The Destiny Of A Professor’s Wife by Daniil Kharms, 1936
The magic trick:
Comical storytelling technique disguising tragic content
There is a way of writing about unjust, sad things so that they almost appear comical.
Arch in tone, you could call it.
Satire as a result, you could also say.
Candide is maybe my favorite example. And “A Professor’s Wife” cops the same technique as Voltaire in its speed of storytelling. Things happen here very fast, so that a professor can eat some food in the first sentence and be dead in the hospital a few paragraphs later.
The action is described with an almost ridiculous degree of plainness. This happened, then this happened, and then this happened too.

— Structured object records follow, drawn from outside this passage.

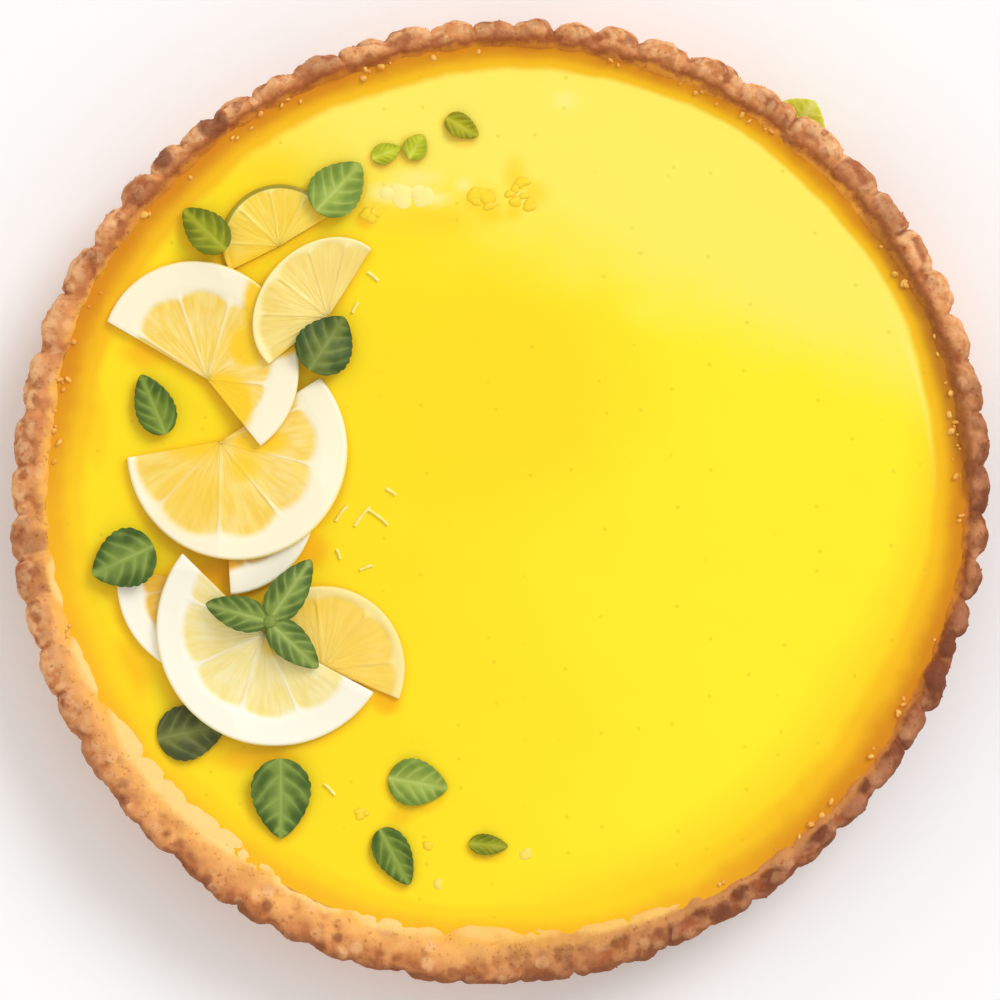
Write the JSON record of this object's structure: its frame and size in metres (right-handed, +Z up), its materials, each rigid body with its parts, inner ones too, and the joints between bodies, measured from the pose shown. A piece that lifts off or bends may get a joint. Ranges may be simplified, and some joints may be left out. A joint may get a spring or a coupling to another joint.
{
  "type": "lemon tart",
  "caption": "Round lemon tart in a fluted pastry case, its yellow filling topped with overlapping lemon slices and mint leaves.",
  "frame": {"origin": "middle of the tart's round footprint, on the flat underside of the pastry case", "axes": "+Z up out of the filling, +X to the right and +Y to the back as seen by someone who has the lemon slices on the left"},
  "size_m": [0.2459, 0.2428, 0.0377],
  "materials": {
    "pastry": "baked shortcrust, dry and crumbly, golden with darker brown creases",
    "filling": "set lemon curd, smooth with a soft shine, amber at the edge",
    "lemon": "moist lemon flesh, slightly see-through, with white pith",
    "mint": "fresh mint leaf with raised veins, satin"
  },
  "bodies": {
    "root": {"pastry_case": "pastry", "lemon_filling": "filling", "lemon_slice_1": "lemon", "lemon_slice_2": "lemon", "lemon_slice_3": "lemon", "lemon_slice_4": "lemon", "lemon_slice_5": "lemon", "lemon_slice_6": "lemon", "lemon_slice_7": "lemon", "lemon_slice_8": "lemon", "mint_leaf_1": "mint", "mint_leaf_2": "mint", "mint_leaf_3": "mint", "mint_leaf_4": "mint", "mint_leaf_5": "mint", "mint_leaf_6": "mint", "mint_leaf_7": "mint", "mint_leaf_8": "mint", "mint_leaf_9": "mint", "mint_leaf_10": "mint", "mint_leaf_11": "mint", "mint_leaf_12": "mint", "mint_leaf_13": "mint", "mint_leaf_14": "mint", "mint_sprig": "mint"}
  },
  "joints": []
}
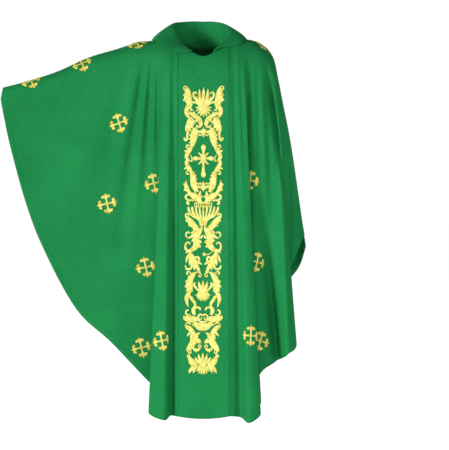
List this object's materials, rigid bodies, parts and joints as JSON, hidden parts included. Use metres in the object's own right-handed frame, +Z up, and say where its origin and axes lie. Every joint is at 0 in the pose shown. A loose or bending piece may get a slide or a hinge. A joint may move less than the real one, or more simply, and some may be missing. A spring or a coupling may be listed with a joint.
{
  "type": "chasuble",
  "caption": "Full sleeveless church vestment with a standing roll collar, two long embroidered pillars and small crosses, one arm raised and one hanging",
  "frame": {"origin": "the middle of the neck at the height where the cloth rests on the shoulders", "axes": "+X towards the wearer's left, -Y the wearer's front, +Z up"},
  "size_m": [1.04, 0.2996, 1.3781],
  "materials": {
    "cloth": "green fine plain-weave cloth, matte with a slight sheen",
    "stiffening": "pale grey-green non-woven stabiliser, matte",
    "seam_thread": "dark green polyester sewing thread",
    "gold_thread": "pale gold rayon embroidery thread in satin stitch",
    "deep_gold_thread": "deeper gold rayon embroidery thread in satin stitch"
  },
  "bodies": {
    "body": {"back_bird_scrolls": "gold_thread", "back_bottom_palmette": "gold_thread", "back_bud_sprig": "gold_thread", "back_centre_hem": "cloth", "back_centre_panel": "cloth", "back_chalice_bowl": "gold_thread", "back_corner_leaves": "gold_thread", "back_crescent_scrolls": "gold_thread", "back_flame_leaves": "gold_thread", "back_foot_leaves": "gold_thread", "back_frame_fleurs": "gold_thread", "back_frame_leaves": "gold_thread", "back_hanging_leaves": "gold_thread", "back_left_seam_stitching": "seam_thread", "back_medallion_cross": "gold_thread", "back_mid_leaves": "gold_thread", "back_right_seam_stitching": "seam_thread", "back_side_scrolls": "gold_thread", "back_small_palmette": "gold_thread", "back_stabiliser": "stiffening", "back_top_palmette": "gold_thread", "back_upper_scrolls": "gold_thread", "back_wing_leaves": "gold_thread", "back_winged_heart": "gold_thread", "collar_interfacing": "stiffening", "collar_outer": "cloth", "collar_under": "cloth", "front_bird_scrolls": "gold_thread", "front_bottom_palmette": "gold_thread", "front_bud_sprig": "gold_thread", "front_centre_hem": "cloth", "front_centre_panel": "cloth", "front_chalice_bowl": "gold_thread", "front_corner_leaves": "gold_thread", "front_crescent_scrolls": "gold_thread", "front_flame_leaves": "gold_thread", "front_foot_leaves": "gold_thread", "front_frame_fleurs": "gold_thread", "front_frame_leaves": "gold_thread", "front_hanging_leaves": "gold_thread", "front_left_seam_stitching": "seam_thread", "front_medallion_cross": "gold_thread", "front_mid_leaves": "gold_thread", "front_right_seam_stitching": "seam_thread", "front_side_scrolls": "gold_thread", "front_small_palmette": "gold_thread", "front_stabiliser": "stiffening", "front_top_palmette": "gold_thread", "front_upper_scrolls": "gold_thread", "front_wing_leaves": "gold_thread", "front_winged_heart": "gold_thread", "neck_facing": "cloth"},
    "right_side": {"back_right_crosses": "deep_gold_thread", "front_right_crosses": "deep_gold_thread", "right_side_hem": "cloth", "right_side_panel": "cloth"},
    "left_side": {"back_left_crosses": "deep_gold_thread", "front_left_crosses": "deep_gold_thread", "left_side_hem": "cloth", "left_side_panel": "cloth"}
  },
  "joints": [
    {"name": "right_arm_lift", "type": "hinge", "parent": "body", "child": "right_side", "pos_m": [-0.09, 0, 0.01], "axis": [0, 1, 0], "range_deg": [-15, 0], "deforming": ["back_right_crosses", "front_right_crosses", "right_side_hem", "right_side_panel"]},
    {"name": "left_arm_lift", "type": "hinge", "parent": "body", "child": "left_side", "pos_m": [0.09, 0, 0.01], "axis": [0, 1, 0], "range_deg": [-20, 0], "deforming": ["back_left_crosses", "front_left_crosses", "left_side_hem", "left_side_panel"]}
  ]
}
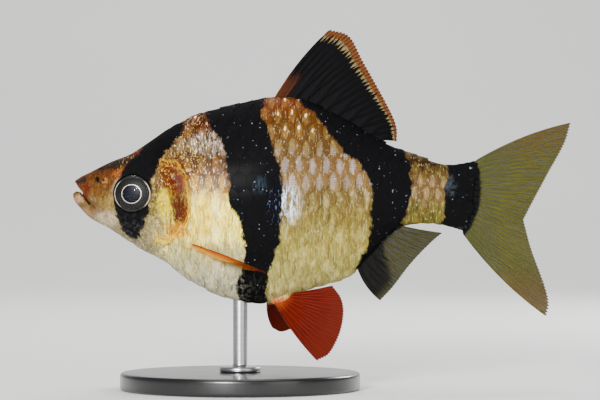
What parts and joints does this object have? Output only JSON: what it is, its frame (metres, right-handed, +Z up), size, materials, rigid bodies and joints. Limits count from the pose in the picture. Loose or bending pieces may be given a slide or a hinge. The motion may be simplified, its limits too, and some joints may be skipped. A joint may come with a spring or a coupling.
{
  "type": "tiger barb model on a display stand",
  "caption": "Life-size tiger barb in a swimming pose, with rayed fins, gill covers and a slightly open mouth, held by a rod on a round base.",
  "frame": {"origin": "centre of the bounding box in X and Y, at the underside of the stand's base", "axes": "-X towards the head, +X towards the tail, -Y the fish's left flank, +Z up"},
  "size_m": [0.0624, 0.03, 0.0451],
  "materials": {
    "skin": "glossy wet skin with silver and gold scales and black bands",
    "dorsal": "black membrane with an orange-brown edge",
    "clear_fin": "translucent olive membrane with pale rays",
    "red_fin": "red membrane with darker rays",
    "pectoral": "orange translucent membrane",
    "eye": "dark iris with a thin bright ring round a black pupil under a clear cornea",
    "base": "satin black disc",
    "rod": "brushed steel"
  },
  "bodies": {
    "root": {"head": "skin", "torso": "skin", "tail_stem": "skin", "gill_cover_left": "skin", "gill_cover_right": "skin", "eye_left": "eye", "eye_right": "eye", "dorsal_fin": "dorsal", "anal_fin": "clear_fin", "caudal_fin_upper": "clear_fin", "caudal_fin_lower": "clear_fin", "pelvic_fin_left": "red_fin", "pelvic_fin_right": "red_fin", "pectoral_fin_left": "pectoral", "pectoral_fin_right": "pectoral", "stand_base": "base", "stand_rod": "rod"}
  },
  "joints": []
}
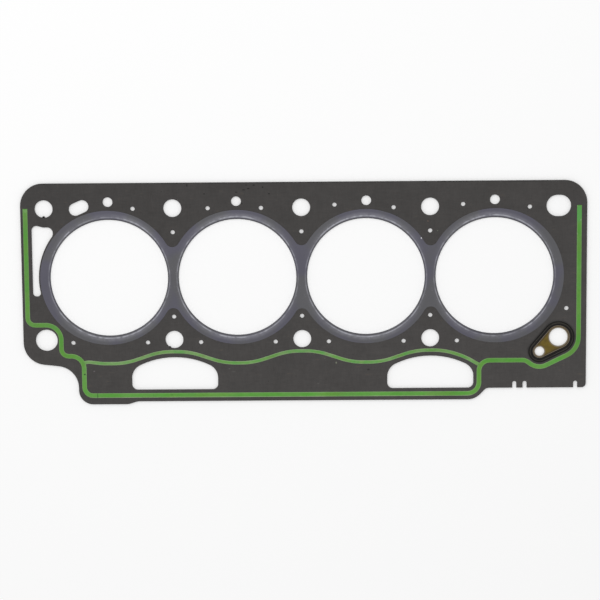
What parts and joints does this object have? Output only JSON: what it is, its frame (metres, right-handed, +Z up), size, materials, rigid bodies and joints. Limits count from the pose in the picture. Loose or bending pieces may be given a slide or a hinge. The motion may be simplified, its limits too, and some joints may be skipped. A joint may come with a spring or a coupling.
{
  "type": "cylinder head gasket",
  "caption": "Flat composite cylinder head gasket for an inline engine, with a steel fire ring round the bores, printed sealing beads, coolant windows and an oil passage insert.",
  "frame": {"origin": "centre of the middle head bolt rectangle, on the plane that the gasket's underside lies on", "axes": "+X along the row of bores, towards the end with the oil passage insert; +Y across the sheet, away from the half moon windows; +Z up, from the block face to the head face"},
  "size_m": [0.3915, 0.1559, 0.0018],
  "materials": {
    "facing": "matte, soft fibre and graphite facing",
    "core": "bare sheet steel, sheared edge",
    "fire_ring": "satin, slightly blued",
    "bead": "satin silicone",
    "insert_plate": "satin, yellow brown passivated steel",
    "insert_seal": "satin moulded rubber"
  },
  "bodies": {
    "root": {"facing_upper": "facing", "facing_lower": "facing", "steel_core": "core", "fire_ring": "fire_ring", "bead_upper": "bead", "bead_lower": "bead", "insert_plate": "insert_plate", "insert_seal": "insert_seal"}
  },
  "joints": []
}
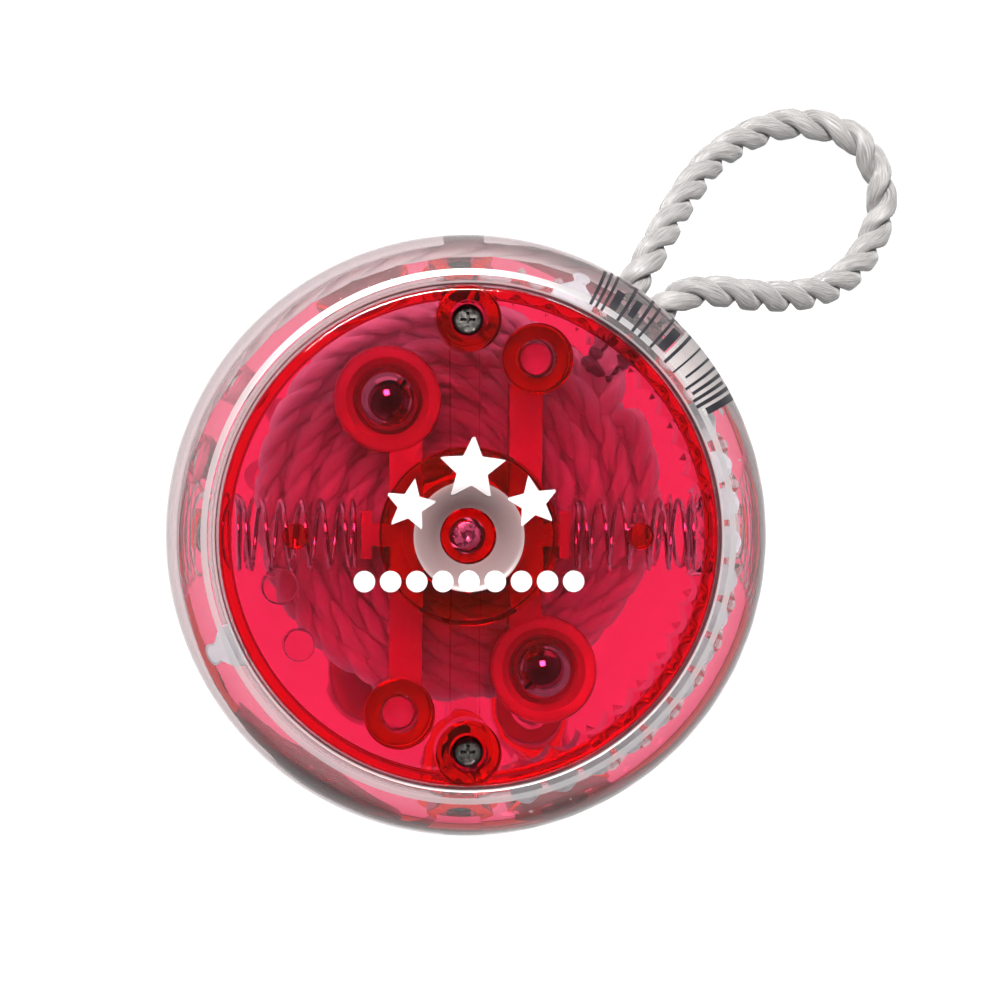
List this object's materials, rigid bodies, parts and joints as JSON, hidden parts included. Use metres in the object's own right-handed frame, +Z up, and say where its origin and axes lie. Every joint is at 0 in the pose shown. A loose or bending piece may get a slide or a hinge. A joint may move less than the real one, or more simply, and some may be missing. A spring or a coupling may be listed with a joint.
{
  "type": "centrifugal clutch yo-yo",
  "caption": "Round clear plastic yo-yo with translucent red covers, a spring and ball clutch in each half, wound white string and a finger loop.",
  "frame": {"origin": "on the surface that the yo-yo lies on, under the middle of its two halves", "axes": "+Z up along the axle, from the back half to the front half; +X and +Y in the plane of the gap, with the front half's screws on the Y axis and its springs on the X axis"},
  "size_m": [0.0734, 0.0713, 0.035],
  "materials": {
    "clear_plastic": "clear polished moulding",
    "red_plastic": "translucent red polished moulding",
    "lever_plastic": "translucent red moulding",
    "spindle_plastic": "pale low-friction plastic",
    "ball_steel": "polished bearing ball",
    "spring_steel": "drawn wire",
    "screw_steel": "dull plated",
    "axle_steel": "ground rod",
    "cord_nylon": "two-ply twisted nylon"
  },
  "bodies": {
    "root": {"front_body": "clear_plastic", "front_cap": "red_plastic", "front_cap_screw_1": "screw_steel", "front_cap_screw_2": "screw_steel", "front_spring_1": "spring_steel", "front_spring_2": "spring_steel", "back_body": "clear_plastic", "back_cap": "red_plastic", "back_cap_screw_1": "screw_steel", "back_cap_screw_2": "screw_steel", "back_spring_1": "spring_steel", "back_spring_2": "spring_steel", "axle": "axle_steel"},
    "spindle": {"spindle": "spindle_plastic", "string_winding": "cord_nylon", "string_loop": "cord_nylon", "loop_knot": "cord_nylon"},
    "front_lever_1": {"front_lever_1": "lever_plastic", "front_ball_1": "ball_steel"},
    "front_lever_2": {"front_lever_2": "lever_plastic", "front_ball_2": "ball_steel"},
    "back_lever_1": {"back_lever_1": "lever_plastic", "back_ball_1": "ball_steel"},
    "back_lever_2": {"back_lever_2": "lever_plastic", "back_ball_2": "ball_steel"}
  },
  "joints": [
    {"name": "spindle_spin", "type": "hinge", "parent": "root", "child": "spindle", "pos_m": [0, 0, 0.0175], "axis": [0, 0, 1], "continuous": true},
    {"name": "front_lever_1_swing", "type": "hinge", "parent": "root", "child": "front_lever_1", "pos_m": [-0.0065, -0.01665, 0.0241], "axis": [0, 0, 1], "range_deg": [0, 4], "stiffness_Nm_per_rad": 0.067, "springref_deg": -15.47, "deforming": ["front_spring_1"]},
    {"name": "front_lever_2_swing", "type": "hinge", "parent": "root", "child": "front_lever_2", "pos_m": [0.0065, 0.01665, 0.0241], "axis": [0, 0, 1], "range_deg": [0, 4], "stiffness_Nm_per_rad": 0.067, "springref_deg": -15.47, "deforming": ["front_spring_2"]},
    {"name": "back_lever_1_swing", "type": "hinge", "parent": "root", "child": "back_lever_1", "pos_m": [-0.0065, 0.01665, 0.0109], "axis": [0, 0, -1], "range_deg": [0, 4], "stiffness_Nm_per_rad": 0.067, "springref_deg": -15.47, "deforming": ["back_spring_1"]},
    {"name": "back_lever_2_swing", "type": "hinge", "parent": "root", "child": "back_lever_2", "pos_m": [0.0065, -0.01665, 0.0109], "axis": [0, 0, -1], "range_deg": [0, 4], "stiffness_Nm_per_rad": 0.067, "springref_deg": -15.47, "deforming": ["back_spring_2"]}
  ]
}
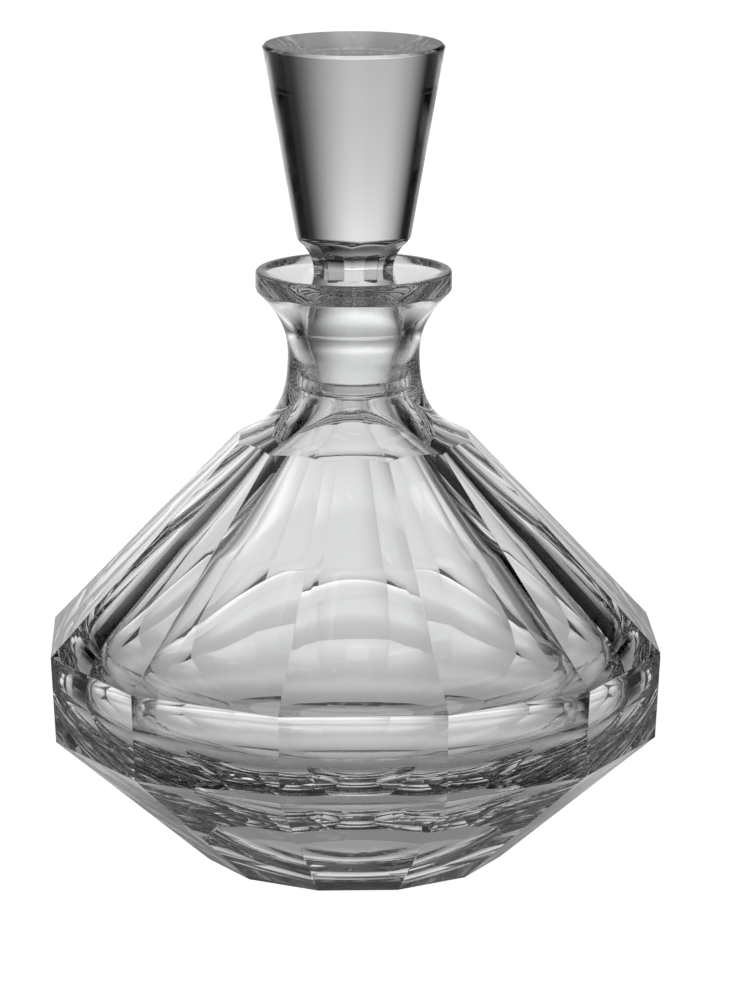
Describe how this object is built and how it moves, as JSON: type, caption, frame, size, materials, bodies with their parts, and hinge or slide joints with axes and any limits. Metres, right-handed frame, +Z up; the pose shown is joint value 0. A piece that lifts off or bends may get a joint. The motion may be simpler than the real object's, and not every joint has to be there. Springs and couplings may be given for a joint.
{
  "type": "crystal decanter",
  "caption": "Wide faceted clear crystal decanter with a round neck, a flared lip and a tall fluted stopper that lifts out of a ground bore.",
  "frame": {"origin": "centre of the flat base, on the surface that the decanter stands on", "axes": "+Z up along the axis of the neck and stopper; a flat of the twelve-sided body faces -Y, the front"},
  "size_m": [0.1768, 0.1768, 0.24],
  "materials": {
    "body_crystal": "polished, clear and colourless",
    "stopper_crystal": "polished, clear and colourless, with a ground plug"
  },
  "bodies": {
    "decanter": {"decanter_body": "body_crystal"},
    "stopper_piece": {"stopper": "stopper_crystal"}
  },
  "joints": [
    {"name": "stopper_lift", "type": "slide", "parent": "decanter", "child": "stopper_piece", "axis": [0, 0, 1], "range_m": [0, 0.06]}
  ]
}
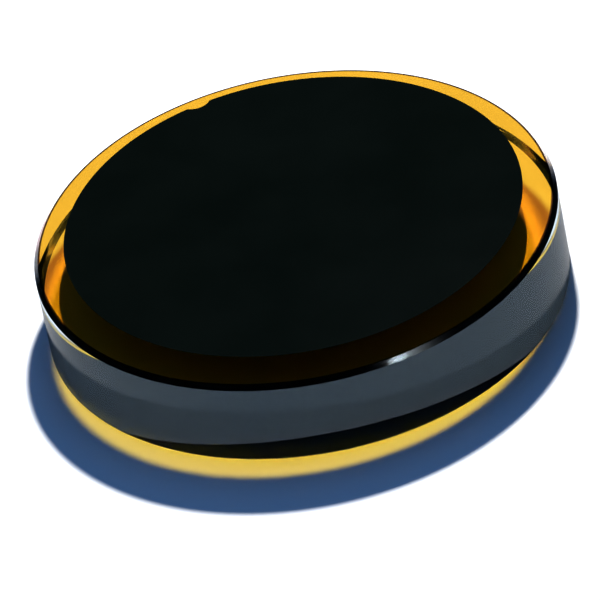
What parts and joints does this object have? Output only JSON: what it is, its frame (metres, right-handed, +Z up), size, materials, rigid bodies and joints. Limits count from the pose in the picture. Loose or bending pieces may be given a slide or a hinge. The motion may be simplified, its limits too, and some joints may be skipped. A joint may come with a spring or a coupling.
{
  "type": "coated optical window",
  "caption": "Thick round window of polished clear glass with bevelled edges, an off-centre black film on its upper face and an amber margin round it.",
  "frame": {"origin": "centre of the polished face that the disc lies on", "axes": "+Z up along the disc's axis, through the coated face; +Y the way the black film is shifted"},
  "size_m": [0.1, 0.1, 0.0175],
  "materials": {
    "clear_glass": "polished",
    "black_coating": "smooth opaque coating",
    "amber_coating": "polished transparent coating"
  },
  "bodies": {
    "root": {"glass_substrate": "clear_glass", "black_film": "black_coating", "amber_margin_film": "amber_coating"}
  },
  "joints": []
}
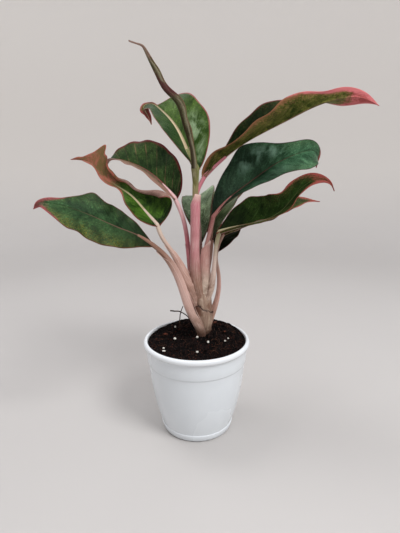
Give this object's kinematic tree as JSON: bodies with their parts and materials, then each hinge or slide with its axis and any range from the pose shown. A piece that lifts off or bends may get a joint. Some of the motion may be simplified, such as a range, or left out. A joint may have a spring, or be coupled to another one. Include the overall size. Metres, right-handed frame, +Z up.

Boom, boom, boom.
The technique produces humor, even as the content itself is tragic.
And that’s quite a trick on Kharms’s part.
The selection:
The professor was cremated, and his ashes were put in a little jar and sent off to his wife.
So here is the professor’s wife, sitting and drinking coffee. Suddenly the doorbell rings. What’s going on? “You got a parcel.” The wife is very happy, she is smiling, tipping the mailman with 5 rubles, and quickly opens the parcel.
She looks, and inside the parcel are a little jar with the ashes and a note: “This is all that is left of your husband.”
The wife cannot understand what is going on, she shakes the jar, looks at it, she reads the note six times – finally she understands and gets really sad.